As he expected, the assessment showed that many of the organization's older firewalls, routers and servers needed to be replaced. It also found, unexpectedly, that a number of ports had been left open in firewalls to accommodate older applications no longer in use. Other findings weren't technical but pertained to policies and procedures. The policies of some former employees, for example, hadn't been disabled, and there wasn't enough documentation for the company's security policies and procedures. Fischer admits that's the area he's been slowest to fix.
If he had anything to do over, Fischer says he would have built an annual assessment into his budget. "When talking about doing this with senior management, make sure to implant the idea that this isn't a one-time deal," he says.
Price Tags and Providers
Indeed, an assessment's cost can vary greatly. Pricing starts at about $2,000. It goes up with the number and type of devices and applications to be tested, with those requiring specialized skills costing more. Probing a Web application or a wireless network, for example, "can even require higher-end commercial tools, which can be quite pricey," Beaver says. Another key factor, consultants say, is what you get at the end -- a useful analysis of the tests performed, or just the output from a scan of your systems.

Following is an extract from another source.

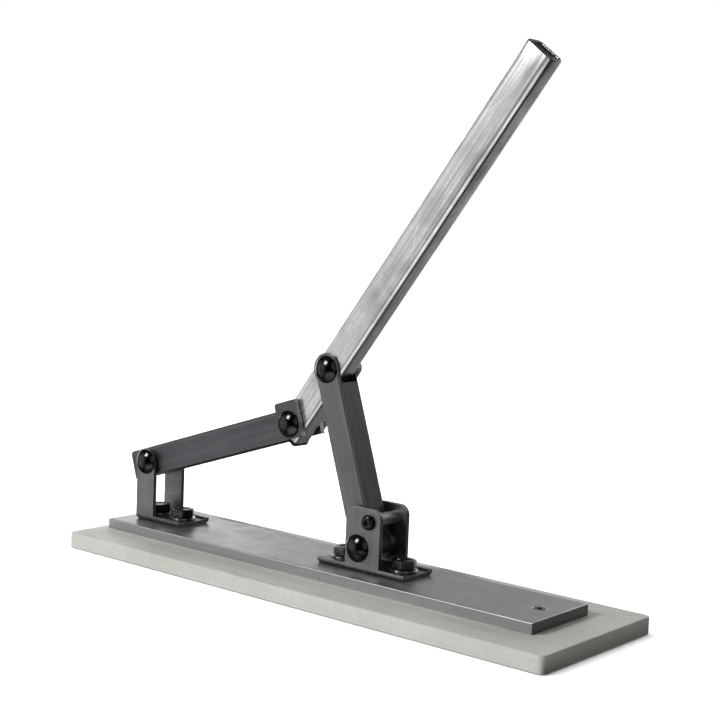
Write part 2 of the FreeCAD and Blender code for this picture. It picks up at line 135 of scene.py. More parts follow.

Vendors are plentiful in this space and include everyone from large consulting firms and major technology vendors to local security consultants. On the low end, Hewlett-Packard Co.'s Security Vulnerability Assessment for SMB (Basic), at less than $2,000, includes a review of a customer's security architecture and policy, as well as a penetration test of up to 15 IP addresses in the customer's perimeter. (Testing of up to 50 IP addresses costs $1,000 more.) The findings are presented in a "discovery and recommendations" report that identifies gaps in security, as well as a "best practices sharing session" of up to one hour.
What to Demand in an Assessment Report:
- A detailed list of vulnerabilities and recommendations for fixing them.
- An in-person presentation of the findings with opportunity for Q&A.
- A ranking of vulnerabilities based on importance to the business.
Holbert says he chose Avnet not only for its technical skills, but also because the staff could provide "a good technical analysis and summary of what they found, and a good list of remediation events or tasks." Avnet also tells Holbert how his security practices compare with industry best practices.
Other users recommend insisting on a live presentation of the results, with an opportunity for questions and answers. That helps the internal team understand the results and get buy-in for the need for security from the rest of the organization.
Often, IT or security managers use the results to justify budget requests. Fischer performed his assessment to get a "Good Housekeeping Seal so we could demonstrate to our users that we had good reason" to spend more not only on security, but also the overall IT infrastructure, he says.
Companies use different methods for cost-justifying security assessments, just as they use various methods to cost-justify spending on security itself. North American Scientific funds its security assessments, like all its security spending, based on its estimate of the value of its information assets. Holbert says the company views its security spending almost as a form of insurance against the loss of its valuable information assets. "How do you value the loss of your email system? How do you value the loss of certain electronic assets like price lists or customer lists?" he asks. Compared with traditional insurance, he says, spending on security and security assessment is a bargain.